En el libro que publicó nuestro poeta en 1974, Abrí la verja de hierro, hay todo un cosmos en la multiplicidad de sensaciones, en el caos vigoroso de la realidad que el autor mira con evidente emoción y a la que canta entremezclando pasado y futuro, siempre exaltando los coloridos y la riqueza visual de ese paisaje urbano que tan extraordinariamente nos entrega en esas páginas. Ahora lo vemos contemplando un retrato, percibimos la tranquilidad de la noche, alude a la presencia de un perro, a la posibilidad de un contacto extraño con el mundo y a inauditas experiencias sensoriales, habla de un gesto que despierta otros gestos, evoca un rostro ya olvidado y un amarillo intenso. Las calles, la puertas, las palabras, la memoria, el ir y venir de una zona céntrica de La Habana, en fin, un verdadero universo inagotable en el que sentimos el abrumador testimonio de una plenitud vital que solo la gran poesía puede abarcar de esta manera.

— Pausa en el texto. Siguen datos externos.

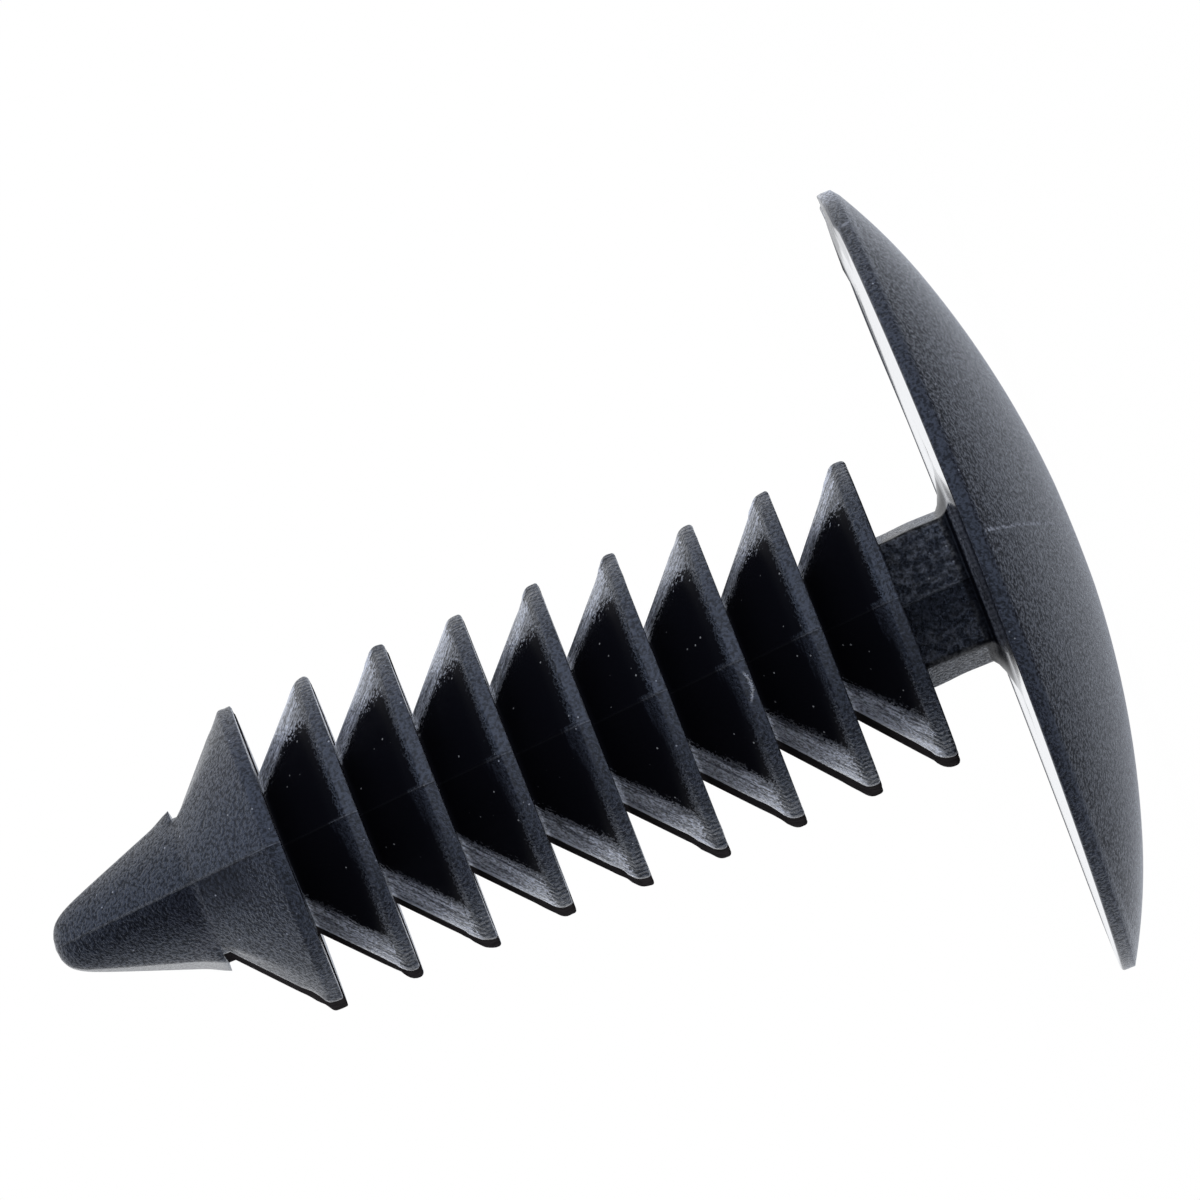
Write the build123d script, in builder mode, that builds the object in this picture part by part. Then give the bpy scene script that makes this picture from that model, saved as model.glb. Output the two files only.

Los jóvenes poetas que fueron apareciendo después en el panorama de la lírica cubana bebieron de la obra de Fayad con genuina avidez, imantados por la autenticidad de su palabra y de su vida. Su estancia en Europa abrió todo un mundo artístico y vital a este autor esencial de la palabra y de la visualidad, una lección muy bien aprendida que se transformó más tarde en una de las obras más sólidas de la sensibilidad y de la cultura de nuestro país, una obra a la que siempre hemos de volver para no olvidar quiénes somos y qué queremos.